Retype exactly the lines from the line with "in imported if" to the end of the data, keeping both boundary lines.

----------

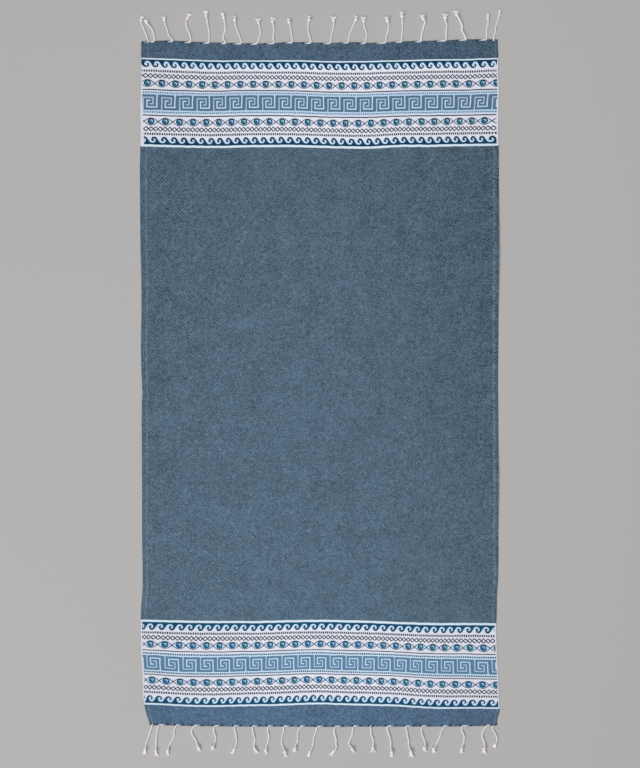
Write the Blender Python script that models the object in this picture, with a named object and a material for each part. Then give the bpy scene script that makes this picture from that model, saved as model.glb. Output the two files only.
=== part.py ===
"""A hammam towel laid out flat, face up: one cotton cloth with an uneven outline and low soft
swells, and at each end a fringe of knotted cords twisted from the cloth's own warp.

Metres.  +X runs across the towel, +Y along it towards its head end, +Z up.  The origin is
under the middle of the cloth, on the surface that the towel lies on.
"""

import math

import bmesh
import bpy
from mathutils import Vector

MM = 0.001

# The cloth: one woven sheet, its underside on the surface wherever no swell lifts it.
CLOTH_THICK = 1.2 * MM
CLOTH_LONG = 1724 * MM
CLOTH_COLUMNS = 20
CLOTH_ROWS = 46
ROW_CROWDING = 0.5  # how much closer the rows of faces lie near the two ends, 0 for evenly

# The selvedges, in millimetres: how far along from the towel's middle, and how far the left
# and the right selvedge lie from its centre line there.
SELVEDGES = [
    # along, left, right
    (-862, -428, 446),
    (-843, -435, 448),
    (-822, -443, 452),
    (-790, -444, 452),
    (-720, -447, 449),
    (-660, -449, 445),
    (-600, -450, 442),
    (-520, -449, 445),
    (-400, -448, 448),
    (-200, -448, 447),
    (0, -449, 448),
    (200, -450, 449),
    (400, -451, 448),
    (560, -450, 448),
    (620, -448, 449),
    (700, -452, 449),
    (780, -450, 448),
    (862, -449, 447),
]

# The two ends, in millimetres: how far across from the centre line, and how far along the
# head end and the foot end lie there.
ENDS = [
    # across, head, foot
    (-450, 862, -859),
    (-385, 865, -860),
    (-300, 861, -862),
    (-150, 858, -863),
    (-60, 861, -863),
    (20, 859, -864),
    (80, 861, -863),
    (140, 859, -863),
    (210, 863, -863),
    (300, 865, -863),
    (380, 868, -862),
    (450, 868, -860),
]

# Low swells where the cloth doesn't lie quite flat, in millimetres and degrees.  Each is a
# smooth oval mound; the two half sizes are taken along its own turned axes.
SWELLS = [
    # across, along, half_wide, half_long, high, turn
    (-150, 690, 330, 85, 2.6, 2),
    (260, 620, 240, 80, 3.0, -5),
    (-220, 470, 290, 90, 4.2, 4),
    (190, 370, 280, 85, 3.6, -4),
    (-260, 215, 240, 95, 3.8, -5),
    (300, 130, 190, 90, 3.4, 6),
    (-270, -60, 210, 85, 3.2, 5),
    (200, -170, 300, 80, 3.8, -3),
    (-190, -300, 300, 85, 4.4, 3),
    (230, -420, 290, 80, 4.6, -4),
    (-120, -520, 320, 80, 3.8, 2),
    (130, -700, 330, 85, 2.8, -2),
    (455, 330, 70, 190, 4.5, 0),
    (-455, -150, 65, 170, 4.0, 0),
    (455, -250, 60, 150, 3.6, 0),
]

# The fringes: a strip of drawn-in warp along the cloth's end, and the cords that grow out of it.
GAP = 0.3 * MM  # between the cloth and each fringe
STRIP_DEEP = 2.0 * MM
STRIP_HIGH = 1.2 * MM
ROOT_IN_STRIP = 1.3 * MM  # how far outside the strip's inner face a cord starts
CORD_SIDES = 6
BEND_NEAR = 0.30  # the two places along a cord where the tables below give its bend
BEND_FAR = 0.65

# One cord from root to tip, in millimetres: its share of the way, its width and its height
# there, and how far its underside is off the surface.
CORD_SECTIONS = [
    # share, wide, high, under
    (0.00, 2.6, 2.4, 0.15),
    (0.08, 3.8, 3.4, 0.05),
    (0.30, 3.8, 3.4, 0.0),
    (0.52, 3.8, 3.4, 0.0),
    (0.70, 4.2, 3.8, 0.0),
    (0.75, 8.0, 6.4, 0.0),
    (0.83, 8.0, 6.4, 0.0),
    (0.88, 4.6, 4.0, 0.0),
    (1.00, 6.6, 2.6, 0.0),
]

# The cords of each fringe from left to right, in millimetres: where the root lies across the
# towel, how far the tip reaches out from the cloth and how far it leans to the right, and how
# far the cord bends to the right of a straight line near its root and nearer its tip.
HEAD_CORDS = [
    # across, reach, lean, near, far
    (-433, 61, -14, 0, -3),
    (-417, 52, -19, 5, 5),
    (-371, 59, -20, -4, -3),
    (-326, 69, -3, 0, -8),
    (-280, 78, -6, 3, 1),
    (-238, 74, -6, -3, 4),
    (-198, 67, -16, 0, -3),
    (-158, 61, 4, 4, 6),
    (-116, 62, -2, 0, 1),
    (-70, 58, -8, 2, 0),
    (-23, 65, -4, -3, -4),
    (26, 65, 9, 2, 3),
    (71, 65, 20, -2, -3),
    (114, 63, -2, 5, 1),
    (165, 63, 5, 3, 5),
    (206, 73, 1, 2, 2),
    (254, 64, 4, 3, 8),
    (317, 65, -2, 3, 4),
    (367, 71, -23, -1, 2),
    (419, 63, 5, -1, 0),
    (437, 72, 13, -1, 1),
]
FOOT_CORDS = [
    # across, reach, lean, near, far
    (-423, 72, -17, 1, 0),
    (-407, 76, -3, -1, -2),
    (-363, 73, -20, 2, -2),
    (-319, 62, 17, -6, -4),
    (-267, 59, -2, 2, 6),
    (-217, 67, -4, 6, 10),
    (-171, 66, 14, 0, -3),
    (-131, 68, -4, 4, 1),
    (-92, 75, 8, -3, -6),
    (-50, 63, -13, 0, 2),
    (-8, 73, -21, 2, 2),
    (37, 70, -11, 6, 11),
    (84, 66, 5, -4, -10),
    (127, 63, 9, 1, 3),
    (169, 75, 13, 2, 2),
    (215, 75, 10, 4, 5),
    (256, 61, 8, 0, 5),
    (310, 65, -24, 1, 0),
    (357, 66, 1, 5, 5),
    (419, 67, -11, -6, 2),
    (436, 54, 2, 6, 8),
]

CLOTH_BLUE = (0.085, 0.135, 0.190, 1.0)
CORD_WHITE = (0.730, 0.700, 0.690, 1.0)


def smooth_read(table, place, column):
    """A value of the table at a place between its rows, on a smooth curve through them."""
    last = len(table) - 1
    row = 0
    while row < last - 1 and place > table[row + 1][0]:
        row += 1
    before, start = table[max(row - 1, 0)], table[row]
    end, after = table[row + 1], table[min(row + 2, last)]
    span = end[0] - start[0]
    t = min(max((place - start[0]) / span, 0.0), 1.0)
    slope_in = (end[column] - before[column]) / (end[0] - before[0]) * span
    slope_out = (after[column] - start[column]) / (after[0] - start[0]) * span
    rise = end[column] - start[column]
    bulge = (slope_in * (1 - t) - slope_out * t) + rise * (2 * t - 1)
    return start[column] + rise * t + t * (1 - t) * bulge


def end_line(across, column):
    """How far along the towel an end of the cloth lies: column 1 the head, 2 the foot."""
    return smooth_read(ENDS, across / MM, column) * MM


def cloth_place(u, v):
    """The point of the cloth at share u of its width and v of its length, seen from above."""
    level = (v - 0.5) * CLOTH_LONG / MM
    left = smooth_read(SELVEDGES, level, 1)
    right = smooth_read(SELVEDGES, level, 2)
    across = (left + (right - left) * u) * MM
    head = end_line(across, 1)
    foot = end_line(across, 2)
    return across, foot + (head - foot) * v


def swell_height(x, y):
    """How high the swells lift the cloth's underside at one point."""
    height = 0.0
    for across, along, half_wide, half_long, high, turn in SWELLS:
        dx, dy = x / MM - across, y / MM - along
        c, s = math.cos(math.radians(turn)), math.sin(math.radians(turn))
        out = math.hypot((dx * c + dy * s) / half_wide, (dy * c - dx * s) / half_long)
        if out < 1.0:
            height += high * MM * math.cos(math.pi / 2 * out) ** 2
    return height


def new_material(name, colour, roughness):
    """A plain finish of one colour."""
    material = bpy.data.materials.new(name)
    material.use_nodes = True
    shader = material.node_tree.nodes["Principled BSDF"]
    shader.inputs["Base Color"].default_value = colour
    shader.inputs["Roughness"].default_value = roughness
    shader.inputs["Metallic"].default_value = 0.0
    return material


def new_object(name, bm, material=None):
    """An object of the finished bmesh, linked to the scene."""
    mesh = bpy.data.meshes.new(name)
    bm.to_mesh(mesh)
    bm.free()
    if material:
        mesh.materials.append(material)
    piece = bpy.data.objects.new(name, mesh)
    bpy.context.collection.objects.link(piece)
    return piece


def sheet(name, columns, rows, place, thick, material=None):
    """A sheet of the given thickness, standing on the surface that place(u, v) describes."""
    bm = bmesh.new()
    bmesh.ops.create_grid(bm, x_segments=columns, y_segments=rows, size=0.5)
    for vert in bm.verts:
        vert.co = Vector(place(vert.co.x + 0.5, vert.co.y + 0.5))
    piece = new_object(name, bm, material)
    solidify = piece.modifiers.new("thickness", "SOLIDIFY")
    solidify.thickness = thick
    solidify.offset = 1.0
    return piece


def make_cloth():
    """The one woven sheet, selvedge to selvedge and end to end."""

    def lie(u, v):
        v -= ROW_CROWDING * math.sin(2 * math.pi * v) / (2 * math.pi)
        x, y = cloth_place(u, v)
        return x, y, swell_height(x, y)

    return sheet("cloth", CLOTH_COLUMNS, CLOTH_ROWS, lie, CLOTH_THICK, new_material(
        "woven_cotton", CLOTH_BLUE, 0.9))


def make_strip(name, outward, material):
    """The drawn-in warp along one end: a thin strip that follows the cloth's end."""
    end = 1.0 if outward > 0 else 0.0

    def lie(u, v):
        x, y = cloth_place(u, end)
        if outward > 0:
            return x, y + GAP + STRIP_DEEP * v, 0.0
        return x, y - GAP - STRIP_DEEP * (1.0 - v), 0.0

    return sheet(name, CLOTH_COLUMNS, 1, lie, STRIP_HIGH, material)


def bend(t, near, far):
    """How far a cord lies off its straight line at share t: 0 at both of its ends."""
    a, b = BEND_NEAR, BEND_FAR
    first = near * t * (t - b) * (t - 1) / (a * (a - b) * (a - 1))
    return first + far * t * (t - a) * (t - 1) / (b * (b - a) * (b - 1))


def cord_point(cord, outward, t):
    """The middle line of one cord, seen from above, at share t from its root to its tip."""
    across, reach, lean, near, far = (value * MM for value in cord)
    column = 1 if outward > 0 else 2
    start = abs(end_line(across, column)) + GAP + ROOT_IN_STRIP
    return Vector((across + lean * t + bend(t, near, far), outward * (start + reach * t), 0.0))


def add_cord(bm, cord, outward):
    """One cord with its knot and tuft, as a closed tube lying on the surface."""
    rings = []
    for share, wide, high, under in CORD_SECTIONS:
        here = cord_point(cord, outward, share)
        ahead = cord_point(cord, outward, share + 0.01) - cord_point(cord, outward, share - 0.01)
        side = ahead.cross(Vector((0, 0, 1))).normalized()
        ring = []
        for k in range(CORD_SIDES):
            angle = 2 * math.pi * k / CORD_SIDES
            up = 0.5 * (1 + math.sin(angle) / math.sin(math.pi / 3))
            point = here + side * (0.5 * wide * MM * math.cos(angle))
            point.z = (under + high * up) * MM
            ring.append(bm.verts.new(point))
        rings.append(ring)
    for ring, following in zip(rings, rings[1:]):
        for k in range(CORD_SIDES):
            n = (k + 1) % CORD_SIDES
            bm.faces.new((ring[k], ring[n], following[n], following[k]))
    bm.faces.new(rings[0])
    bm.faces.new(rings[-1])


def make_fringe(name, outward, cords):
    """One comb: the strip along the cloth's end, joined with the cords that grow out of it."""
    material = new_material(name + "_cotton", CORD_WHITE, 0.85)
    fringe = make_strip(name, outward, material)
    bm = bmesh.new()
    for cord in cords:
        add_cord(bm, cord, outward)
    bmesh.ops.recalc_face_normals(bm, faces=bm.faces)
    loose = new_object(name + "_cords", bm, material)
    loose.hide_render = True
    loose.display_type = "WIRE"
    joined = fringe.modifiers.new("cords", "BOOLEAN")
    joined.operation = "UNION"
    joined.solver = "EXACT"
    joined.object = loose
    return fringe


for old in list(bpy.data.objects):
    bpy.data.objects.remove(old, do_unlink=True)

make_cloth()
make_fringe("fringe_head", 1, HEAD_CORDS)
make_fringe("fringe_foot", -1, FOOT_CORDS)
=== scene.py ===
"""A hammam towel laid out flat, face up, with a printed border band near each end and a fringe
of knotted cords along both ends: how it looks.

Metres.  +X runs across the towel, +Y towards its head end, +Z up out of the printed face.
"""

import math
from functools import partialmethod

import bpy
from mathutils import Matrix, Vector, noise


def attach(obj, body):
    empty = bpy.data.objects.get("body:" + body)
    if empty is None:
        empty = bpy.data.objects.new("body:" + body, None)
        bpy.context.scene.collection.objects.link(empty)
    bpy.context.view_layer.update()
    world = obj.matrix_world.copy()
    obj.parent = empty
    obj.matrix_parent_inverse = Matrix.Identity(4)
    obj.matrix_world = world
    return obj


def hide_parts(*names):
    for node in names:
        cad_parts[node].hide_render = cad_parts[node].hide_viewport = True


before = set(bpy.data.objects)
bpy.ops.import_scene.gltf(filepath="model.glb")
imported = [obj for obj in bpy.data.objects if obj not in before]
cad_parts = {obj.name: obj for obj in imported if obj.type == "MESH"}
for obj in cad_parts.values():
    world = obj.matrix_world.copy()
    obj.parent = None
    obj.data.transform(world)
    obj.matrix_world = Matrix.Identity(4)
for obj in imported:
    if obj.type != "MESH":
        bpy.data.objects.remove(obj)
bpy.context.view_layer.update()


# ---------- The cloth ----------
#
# One length of cotton, woven to its full width in a small diamond weave of pale warp and blue
# weft, with a selvedge down each long side and both ends left as they came off the loom.  A
# border band is printed near each end, on this face only.  It lies on the floor in low swells.

MM = 0.001

CLOTH_THICK = 1.2
FLAT_WIDE = 898.0
FLAT_LONG = 1724.0
RIM_BULGE = 0.3  # how far the selvedges and ends bulge at half their thickness
WRINKLE_HIGH = 0.5  # the small wrinkles on the swells
WRINKLES_ACROSS = 0.011  # how many to the millimetre
WRINKLES_ALONG = 0.016
WRINKLE_SEED = 3.0

# The lines of the mesh across and along the flat cloth, in millimetres: where a stretch of
# cells starts, and how many it has.  The outer cells are narrow and round the edges off.
CELLS_ACROSS = [(-449.0, 1), (-447.5, 128), (447.5, 1), (449.0, 0)]
CELLS_ALONG = [
    (-862.0, 1), (-860.5, 38), (-596.0, 85), (0.0, 85), (596.0, 38), (860.5, 1), (862.0, 0)
]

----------

▶ SOLUTION
cad_parts = {obj.name: obj for obj in imported if obj.type == "MESH"}
for obj in cad_parts.values():
    world = obj.matrix_world.copy()
    obj.parent = None
    obj.data.transform(world)
    obj.matrix_world = Matrix.Identity(4)
for obj in imported:
    if obj.type != "MESH":
        bpy.data.objects.remove(obj)
bpy.context.view_layer.update()


# ---------- The cloth ----------
#
# One length of cotton, woven to its full width in a small diamond weave of pale warp and blue
# weft, with a selvedge down each long side and both ends left as they came off the loom.  A
# border band is printed near each end, on this face only.  It lies on the floor in low swells.

MM = 0.001

CLOTH_THICK = 1.2
FLAT_WIDE = 898.0
FLAT_LONG = 1724.0
RIM_BULGE = 0.3  # how far the selvedges and ends bulge at half their thickness
WRINKLE_HIGH = 0.5  # the small wrinkles on the swells
WRINKLES_ACROSS = 0.011  # how many to the millimetre
WRINKLES_ALONG = 0.016
WRINKLE_SEED = 3.0

# The lines of the mesh across and along the flat cloth, in millimetres: where a stretch of
# cells starts, and how many it has.  The outer cells are narrow and round the edges off.
CELLS_ACROSS = [(-449.0, 1), (-447.5, 128), (447.5, 1), (449.0, 0)]
CELLS_ALONG = [
    (-862.0, 1), (-860.5, 38), (-596.0, 85), (0.0, 85), (596.0, 38), (860.5, 1), (862.0, 0)
]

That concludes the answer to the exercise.